The letter comes as a number of Senators have attempted to pass legislation that would protect journalists, musicians, and other content creators from the unauthorized use of their content by AI models. As this effort and other AI legislation have stalled in Congress, the letter shows that Senators are attempting to find other approaches under current law through which to regulate AI.

Senators Focus on Protecting Small Content Creators, Journalists from Unauthorized Uses by AI

In July, as we covered, a bipartisan group of Senators introduced two bills that would limit the ability of AI models to use information or content from other sources without the authorization of those sources. The Nurture Originals, Foster Art, and Keep Entertainment Safe Act (NO FAKES Act) and the Content Origin Protection and Integrity from Edited and Deepfaked Media Act (COPIED Act) both responded to concerns that AI models that are trained with third-party content may infringe on the intellectual property of journalists, news organizations, musicians, and other creators. However, neither bill has advanced out of committee and their passage through this Congress is very unlikely, as there are less than 10 weeks left with this Congress and the November election is looming.

Senators Call on FTC, DOJ to Investigate AI-Generated Summaries

According to the Senators’ letter, many dominant online platforms now deploy AI tools that “answer user queries by summarizing, or, in some cases, merely regurgitating online content from other sources or platforms.” Unlike traditional search results, which usually include a link to the original publisher, AI-generated summaries “[keep] the users on the original search platform,” allowing the platform to “profit from the user’s attention through advertising and data collection.” Some AI-generated summaries identify the original source of the content at the bottom of the summary, which users are unlikely to scroll to, while other AI-generated summaries altogether fail to identify the original source and represent the content as its own.

The Senators’ letter details concerns that AI-generated summaries have a number of anticompetitive effects that “distort markets for content.” When AI features summarize content from another publisher, “it often forces the content creator—whose content has been relegated to a lower position on the user interface—to compete with content generated from their own work.” The letter provides an example of a user who uses an AI feature to search for a recipe and is presented with a summary copying a recipe from another website, without authorization from the website and in direct competition with the website. When this happens, small publishers and content creators not only have to compete against summaries of their content for the same viewers, but also have little recourse. Publishers and content creators can only avoid having their content summarized if they “opt out of being indexed for search completely, which would result in a materially significant drop in referral traffic.”

Furthermore, the Senators also argue that dominant firms may use AI tools that summarize or regurgitate other platforms’ content to further entrench their market power. Many dominant platforms, according to the letter, “already abuse their gatekeeper power over the digital marketplace in ways that harm small businesses and content creators and eliminate choices for consumers.” The Senators are concerned about the “potentially devastating impact of some new generative AI features,” including those that summarize content from other publishers, on smaller content creators and news organizations. Yet, it will be up to the FTC and DOJ to decide whether to investigate and potentially ultimately challenge whether the use of these AI features by dominant players is consistent with existing antitrust and copyright laws.

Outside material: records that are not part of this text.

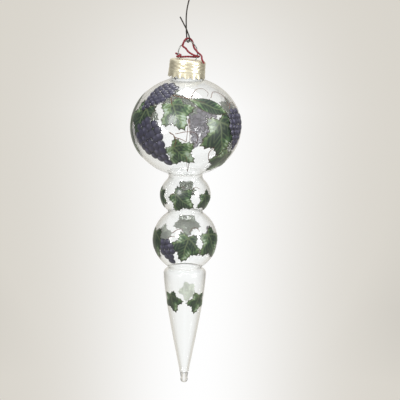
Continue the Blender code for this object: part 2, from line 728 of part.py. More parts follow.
# name, shape, azimuth from the front in degrees (+ to the right), height above the middle of
# its belly as a share of the belly's half height, half length as a share of the belly's usual
# one, direction of the tip in degrees from straight down (+ to the right), pasted layer
GLOBE_CUTOUTS = [
    ("globe_grapes_upper", "bunch", -42, 0.66, 0.90, -34, 3),
    ("globe_grapes_lower", "bunch", -36, -0.24, 1.15, 30, 3),
    ("globe_grapes_right", "bunch", 62, 0.02, 0.92, -6, 3),
    ("globe_grapes_back", "bunch", 163, -0.12, 1.08, 12, 3),
    ("globe_grapes_back_left", "bunch", -118, -0.30, 0.98, -20, 3),
    ("globe_leaf_left_high", "blade", -82, 0.34, 1.00, 20, 0),
    ("globe_leaf_left", "leaf", -52, 0.27, 1.05, -14, 2),
    ("globe_leaf_left_low", "blade", -76, -0.20, 1.00, 10, 1),
    ("globe_leaf_light", "leaf", -8, -0.36, 0.85, 48, 0),
    ("globe_leaf_centre", "leaf", -12, 0.42, 0.92, 30, 0),
    ("globe_leaf_right_high", "blade", 28, 0.50, 0.95, 66, 1),
    ("globe_leaf_right", "leaf", 38, 0.00, 1.20, 10, 0),
    ("globe_leaf_right_low", "leaf", 50, -0.56, 0.85, -24, 1),
    ("globe_leaf_back", "leaf", 186, 0.40, 1.08, 20, 0),
    ("globe_leaf_back_right", "leaf", 118, 0.30, 0.98, -30, 0),
    ("globe_leaf_back_low", "leaf", 112, -0.40, 0.90, 24, 1),
    ("globe_leaf_back_left", "leaf", -130, 0.24, 1.00, 14, 1),
]
SMALL_BALL_CUTOUTS = [
    ("small_ball_leaf_left", "small_leaf", -72, 0.00, 0.92, -10, 0),
    ("small_ball_leaf_front", "small_leaf", -12, 0.02, 1.12, 52, 1),
    ("small_ball_leaf_right", "small_leaf", 52, -0.10, 0.92, 20, 0),
    ("small_ball_leaf_back", "small_leaf", 178, 0.05, 0.96, 0, 0),
]
MIDDLE_BALL_CUTOUTS = [
    ("middle_ball_leaf_left", "leaf", -66, 0.06, 1.04, 8, 0),
    ("middle_ball_grapes_left", "small_bunch", -32, -0.20, 0.72, 14, 2),
    ("middle_ball_leaf_front", "leaf", 2, 0.04, 1.00, -14, 1),
    ("middle_ball_leaf_right", "leaf", 52, 0.08, 1.10, 24, 0),
    ("middle_ball_leaf_back", "leaf", 176, 0.36, 0.92, 0, 0),
    ("middle_ball_grapes_back", "small_bunch", 122, -0.12, 0.72, -10, 2),
    ("middle_ball_leaf_back_left", "small_leaf", -130, 0.00, 0.86, -16, 1),
]
ICICLE_CUTOUTS = [
    ("icicle_leaf_left", "small_leaf", -42, -0.22, 1.00, 16, 0),
    ("icicle_leaf_right", "small_leaf", 42, -0.23, 1.00, -12, 0),
    ("icicle_leaf_back", "small_leaf", 168, -0.21, 0.90, 10, 0),
]


def cutout(name, shape, azimuth, height, half_length, turn, layer, surface):
    """A paper shape: a disc spun from a line, drawn to its outline and laid round the glass."""
    outline, corners, rings = SHAPES[shape]
    disc = bmesh.new()
    line = [disc.verts.new((ring / rings, 0.0, 0.0)) for ring in range(rings + 1)]
    edges = [disc.edges.new(pair) for pair in zip(line, line[1:])]
    bmesh.ops.spin(
        disc, geom=line + edges, cent=(0, 0, 0), axis=(0, 0, 1), angle=2 * pi, steps=corners
    )
    bmesh.ops.remove_doubles(disc, verts=disc.verts, dist=10 * SAME_POINT)
    lift = CLEARANCE + PAPER_BOW + layer * LAYER_STEP
    for vertex in disc.verts:
        share = hypot(vertex.co.x, vertex.co.y)
        angle = atan2(vertex.co.y, vertex.co.x)
        reach = half_length * share * outline(angle)
        along, across = reach * cos(angle), reach * sin(angle)
        right = along * sin(turn) + across * cos(turn)
        up = -along * cos(turn) + across * sin(turn)
        vertex.co = on_glass(surface, azimuth, height, right, up, lift)
    bmesh.ops.recalc_face_normals(disc, faces=disc.faces)
    mesh = bpy.data.meshes.new(name)
    for face in disc.faces:
        face.smooth = True
    first = next(iter(disc.faces))
    away = Vector((first.calc_center_median().x, first.calc_center_median().y, 0.0))
    if first.normal.dot(away) < 0:
        bmesh.ops.reverse_faces(disc, faces=disc.faces)
    disc.to_mesh(mesh)
    disc.free()
    return mesh


def build_cutouts(table, middle, half_height, usual, surface, finishes, parent, collection):
    for name, shape, azimuth, height, size, turn, layer in table:
        level, half_length = middle + height * half_height, size * usual
        mesh = cutout(
            name, shape, radians(azimuth), level, half_length, radians(turn), layer, surface
        )
        mesh.materials.append(finishes["grapes" if "bunch" in shape else "leaf"])
        made = place(bpy.data.objects.new(name, mesh), parent, collection)
        paper = made.modifiers.new("paper", "SOLIDIFY")
        paper.thickness = PAPER
        paper.offset = 1.0


# ---------------------------------------------------------------- the whole ornament


def build_cord(finish, parent, collection):
    """The red cord: a wrap on each foot of the bail, a strand between, and a loop over the top."""
    for name, points in (("cord_left_wrap", left_wrap()), ("cord_right_wrap", right_wrap())):
        print(f"{name}: least gap to itself {1000 * least_gap(points, CORD_RADIUS):.2f} mm")
        tube(name, points, CORD_RADIUS, finish, parent, collection, sides=1)
    for name, route in (("cord_strand", strand_route()), ("cord_loop", loop_route())):
        points = smooth_route(route, 2.0 * CORD_RADIUS)
        tube(name, points, CORD_RADIUS, finish, parent, collection)


def build():
    clear_scene()
    parts = new_collection("icicle_ornament")
    cutters = new_collection("cutters")
    wire = material("hook_wire", (0.16, 0.15, 0.14), 0.45, metallic=0.8)
    bright_wire = material("bail_wire", (0.45, 0.45, 0.43), 0.35, metallic=1.0)
    brass = material("cap_brass", (0.78, 0.68, 0.42), 0.25, metallic=1.0)
    red = material("red_cord", (0.45, 0.02, 0.05), 0.8)
    clear = material("clear_glass", (0.95, 0.97, 0.97), 0.02, transmission=1.0)
    finishes = {
        "grapes": material("grape_paper", (0.10, 0.08, 0.20), 0.5),
        "leaf": material("leaf_paper", (0.12, 0.32, 0.10), 0.5),
    }

    swing = joint_empty("swing", (CAP_LEAN, 0.0, EYE_BOTTOM), None, parts)
    turn = joint_empty("turn", (0.0, 0.0, CAP_RIM), swing, parts)

    tube(
        "ornament_hook",
        smooth_route(hook_route(), 2.4 * 2 * HOOK_WIRE_RADIUS),
        HOOK_WIRE_RADIUS,
        wire,
        None,
        parts,
    )
    tube(
        "bail",
        smooth_route(bail_route(), 2.4 * 2 * BAIL_WIRE_RADIUS),
        BAIL_WIRE_RADIUS,
        bright_wire,
        swing,
        parts,
    )
    build_cap(brass, swing, parts, cutters)
    build_cord(red, swing, parts)
    build_glass(clear, turn, parts)

    surface = glass_surface()
    for table, middle, half_height, usual in (
        (GLOBE_CUTOUTS, GLOBE_MIDDLE, GLOBE_HALF_HEIGHT, GLOBE_PRINT),
        (SMALL_BALL_CUTOUTS, SMALL_BALL_MIDDLE, SMALL_BALL_HALF_HEIGHT, SMALL_BALL_PRINT),
        (MIDDLE_BALL_CUTOUTS, MIDDLE_BALL_MIDDLE, MIDDLE_BALL_RADIUS, MIDDLE_BALL_PRINT),
        (ICICLE_CUTOUTS, ICICLE_TOP, ICICLE_LENGTH, ICICLE_PRINT),
    ):
        build_cutouts(table, middle, half_height, usual, surface, finishes, turn, parts)


build()
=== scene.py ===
"""Looks of the blown-glass icicle ornament: glass, cap, wires, cord, paper cut-outs and studio.

Lengths are metres. +Z is up, the front faces -Y and the origin is where the hook hangs.
"""

import json
from collections import namedtuple
from math import asin, cos, pi, radians, sin, sqrt, tan

import bmesh
import bpy
import numpy as np
from bpy.props import FloatProperty, FloatVectorProperty, PointerProperty
from mathutils import Euler, Matrix, Vector


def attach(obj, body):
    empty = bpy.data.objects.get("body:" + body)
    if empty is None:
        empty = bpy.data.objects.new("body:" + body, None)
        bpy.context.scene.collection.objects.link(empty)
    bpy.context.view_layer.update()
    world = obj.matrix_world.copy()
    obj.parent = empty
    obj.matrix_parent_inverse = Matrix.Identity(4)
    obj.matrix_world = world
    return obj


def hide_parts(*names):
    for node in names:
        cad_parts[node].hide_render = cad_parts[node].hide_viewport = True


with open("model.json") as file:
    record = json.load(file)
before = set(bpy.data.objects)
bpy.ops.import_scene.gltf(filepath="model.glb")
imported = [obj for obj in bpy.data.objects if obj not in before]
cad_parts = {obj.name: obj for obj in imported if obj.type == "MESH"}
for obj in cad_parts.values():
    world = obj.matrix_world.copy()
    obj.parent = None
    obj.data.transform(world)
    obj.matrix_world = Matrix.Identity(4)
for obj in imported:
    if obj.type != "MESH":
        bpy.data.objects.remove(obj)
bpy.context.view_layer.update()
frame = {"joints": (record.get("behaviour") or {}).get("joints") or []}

bl_info = {
    "name": "Icicle Ornament",
    "version": (1, 0, 0),
    "blender": (4, 5, 0),
    "location": "View3D > Sidebar > Ornament",
    "description": "Dresses the blown-glass icicle ornament and sets its studio",
    "category": "Object",
}

JOINT_PLACES = {joint["name"]: joint["pos_m"] for joint in frame["joints"]}
LEAN, _, EYE_BOTTOM = JOINT_PLACES["swing"]  # where the hook's eye holds the bail
CAP_RIM = JOINT_PLACES["turn"][2]
CLEARANCE = 0.0003  # between pieces that touch
SAME_POINT = 1e-7  # points nearer than this are merged

# Fineness of the meshes: points, or steps in metres
BELLY_POINTS = 90
OUTLINE_STEP = 0.0007
OUTLINE_SOFTNESS = 1.3  # in those steps
THINNED_STEP = 0.0022  # on straight stretches
THINNED_BEND = radians(4.0)  # on bends
SPAN_POINTS = 24  # between two points of a route
GLASS_STEPS = 128
CAP_STEPS = 224
WIRE_STEP = 0.0004
WIRE_COLUMNS = 16
CORD_STEP = 0.00022
CORD_COLUMNS = 20
LEAF_GRID = (210, 22)  # corners and rings
BERRY_GRID = (18, 4)
STEM_POINTS = 64
STEM_COLUMNS = 10

FLUTES = 16  # round the cap's skirt
LOZENGES = 12  # round the band above it
BAND_EDGE = 0.0006  # height in which the band rises
LINE_WIDTH = 0.0005  # half width of the raised line below the band
BERRY_ROW, BERRY_COLUMN = 1.72, 1.75  # from berry to berry, in radii
BERRY_HEIGHT = 0.00055  # of its dome above the paper
BERRY_SCATTER = 0.00022  # how much one berry may lie above another


# ---------------------------------------------------------------- settings


def length(name, size, description):
    """A length in metres that a user can change."""
    return FloatProperty(
        name=name, description=description, default=size, unit="LENGTH", precision=5
    )


def number(name, value, description):
    """A plain number that a user can change."""
    return FloatProperty(name=name, description=description, default=value)


def turn(name, size, description):
    """An angle that a user can change."""
    return FloatProperty(
        name=name, description=description, default=size, unit="ROTATION", subtype="ANGLE"
    )


def colour(name, value, description):
    """A linear colour that a user can change."""
    return FloatVectorProperty(
        name=name, description=description, default=value, subtype="COLOR", min=0.0, max=1.0
    )


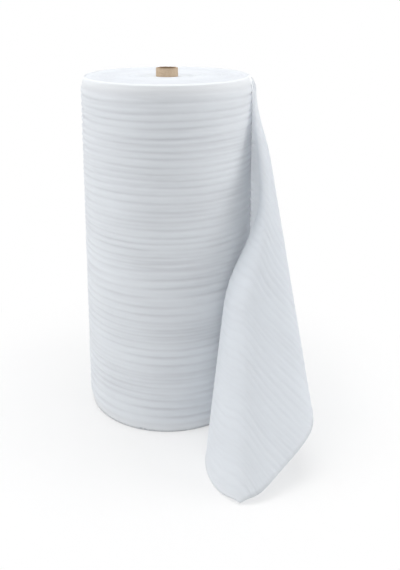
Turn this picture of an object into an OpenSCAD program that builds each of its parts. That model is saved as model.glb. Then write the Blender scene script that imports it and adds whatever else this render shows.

The FTC and DOJ Take on AI

The FTC and DOJ are not unfamiliar with the challenges that AI poses to small content creators. As we covered, at an October 2023 roundtable, Chair Khan noted that “generative AI, in particular, poses a unique set of opportunities and challenges to creative industries.” AI tools could “virtually overnight significantly disempower creatives and artists, who may watch their livelihood…be appropriated into models over which they have no control.” In May, AAG Kanter asked in a speech, “What incentive will tomorrow’s writers, creators, journalists, thinkers and artists have if AI extracts their ingenuity without compensation?” In late July, as we covered, the FTC and DOJ also acknowledged concerns shared by the Senators that dominant online platforms might use AI “to protect against AI-driven disruption, or harness it to their particular advantage” to entrench their market power or dominance.

The FTC and DOJ have also been willing to rely on existing law to confront AI issues. As past newsletters have covered extensively, the agencies have brought cases against AI companies, issued business guidance for AI, proposed rules for AI, and also joined an international statement on competition in the AI ecosystem. We will continue to closely monitor and analyze whether the DOJ and FTC set their sights on AI-generated summaries and other AI issues.